Description of the task: Sort through the entries below and pull out lines containing the word "rigid".

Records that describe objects

※

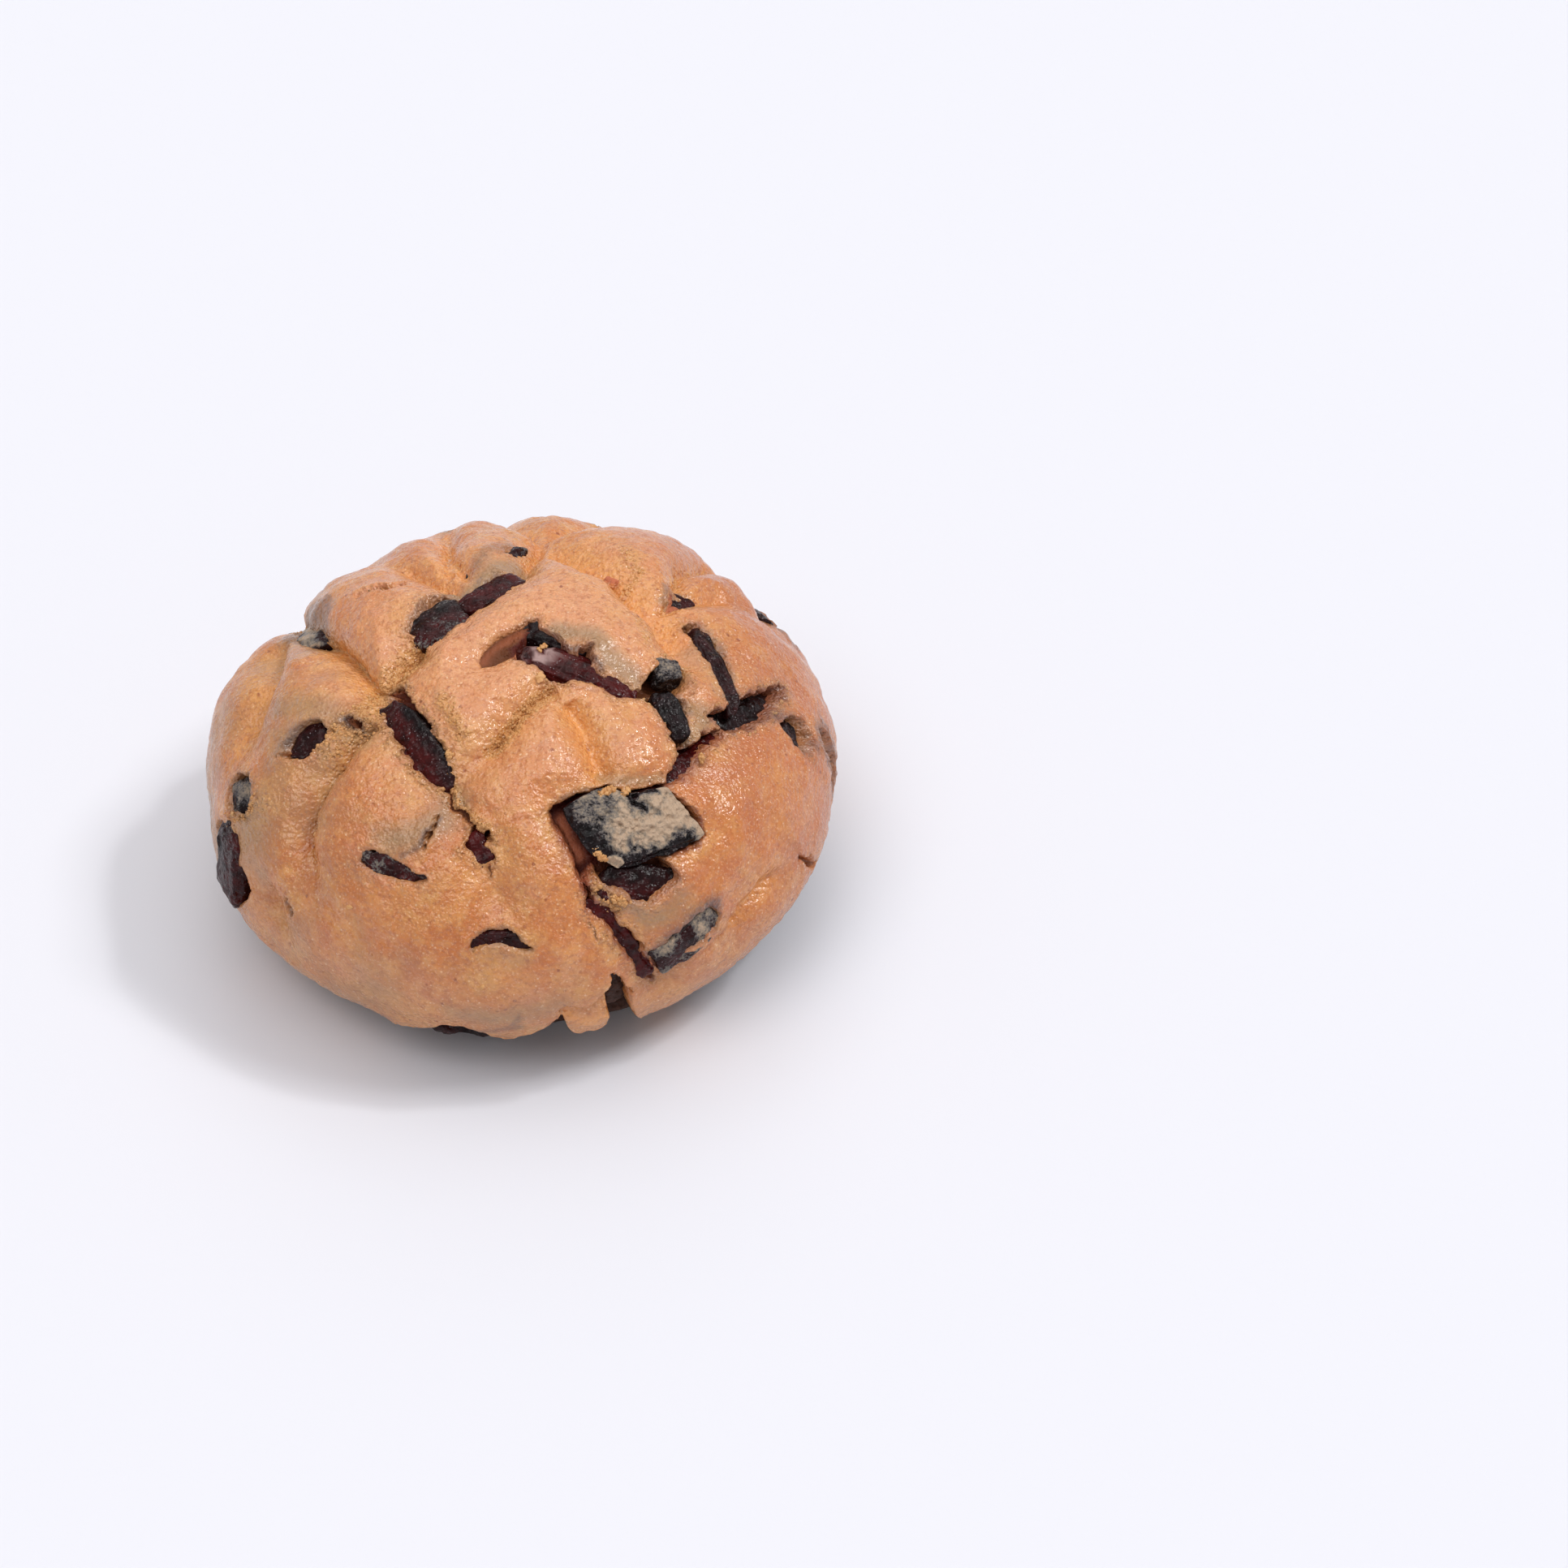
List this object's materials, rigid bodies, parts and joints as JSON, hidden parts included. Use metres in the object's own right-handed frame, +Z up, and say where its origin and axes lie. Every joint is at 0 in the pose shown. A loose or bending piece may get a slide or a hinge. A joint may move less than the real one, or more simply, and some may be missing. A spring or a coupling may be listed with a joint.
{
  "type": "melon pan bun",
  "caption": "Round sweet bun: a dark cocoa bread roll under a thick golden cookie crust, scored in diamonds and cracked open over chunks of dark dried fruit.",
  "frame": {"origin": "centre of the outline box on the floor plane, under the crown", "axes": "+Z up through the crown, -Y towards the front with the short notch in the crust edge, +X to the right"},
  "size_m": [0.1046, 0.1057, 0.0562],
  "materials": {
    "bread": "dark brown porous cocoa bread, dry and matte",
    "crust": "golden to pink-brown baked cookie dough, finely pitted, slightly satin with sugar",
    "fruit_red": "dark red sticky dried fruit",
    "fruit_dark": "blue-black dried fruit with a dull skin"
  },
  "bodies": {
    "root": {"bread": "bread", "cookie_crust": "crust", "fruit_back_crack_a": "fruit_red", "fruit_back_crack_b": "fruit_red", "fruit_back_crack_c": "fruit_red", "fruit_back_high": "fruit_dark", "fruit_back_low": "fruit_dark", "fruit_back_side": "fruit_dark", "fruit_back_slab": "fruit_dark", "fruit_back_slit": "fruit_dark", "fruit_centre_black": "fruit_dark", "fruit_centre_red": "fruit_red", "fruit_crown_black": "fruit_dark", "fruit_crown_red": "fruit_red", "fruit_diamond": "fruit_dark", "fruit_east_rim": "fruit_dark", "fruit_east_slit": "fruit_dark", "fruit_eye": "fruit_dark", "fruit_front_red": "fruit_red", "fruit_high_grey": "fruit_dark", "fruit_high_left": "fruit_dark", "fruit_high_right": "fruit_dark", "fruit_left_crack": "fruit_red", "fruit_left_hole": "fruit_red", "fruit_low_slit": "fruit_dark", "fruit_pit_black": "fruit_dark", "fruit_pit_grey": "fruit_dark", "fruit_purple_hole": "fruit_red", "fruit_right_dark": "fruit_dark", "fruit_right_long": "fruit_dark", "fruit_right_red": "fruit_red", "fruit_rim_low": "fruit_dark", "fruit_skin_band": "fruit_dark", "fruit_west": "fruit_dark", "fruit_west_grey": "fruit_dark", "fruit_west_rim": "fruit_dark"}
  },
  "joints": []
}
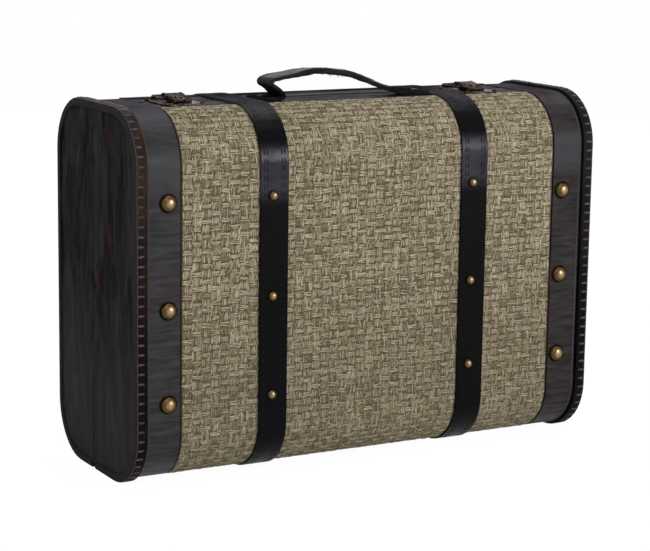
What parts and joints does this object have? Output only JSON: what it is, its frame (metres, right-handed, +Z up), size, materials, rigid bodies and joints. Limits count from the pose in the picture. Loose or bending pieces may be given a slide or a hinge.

※

Solution below:
List this object's materials, rigid bodies, parts and joints as JSON, hidden parts included. Use metres in the object's own right-handed frame, +Z up, and say where its origin and axes lie. Every joint is at 0 in the pose shown. A loose or bending piece may get a slide or a hinge. A joint may move less than the real one, or more simply, and some may be missing. A spring or a coupling may be listed with a joint.
What parts and joints does this object have? Output only JSON: what it is, its frame (metres, right-handed, +Z up), size, materials, rigid bodies and joints. Limits count from the pose in the picture. Loose or bending pieces may be given a slide or a hinge.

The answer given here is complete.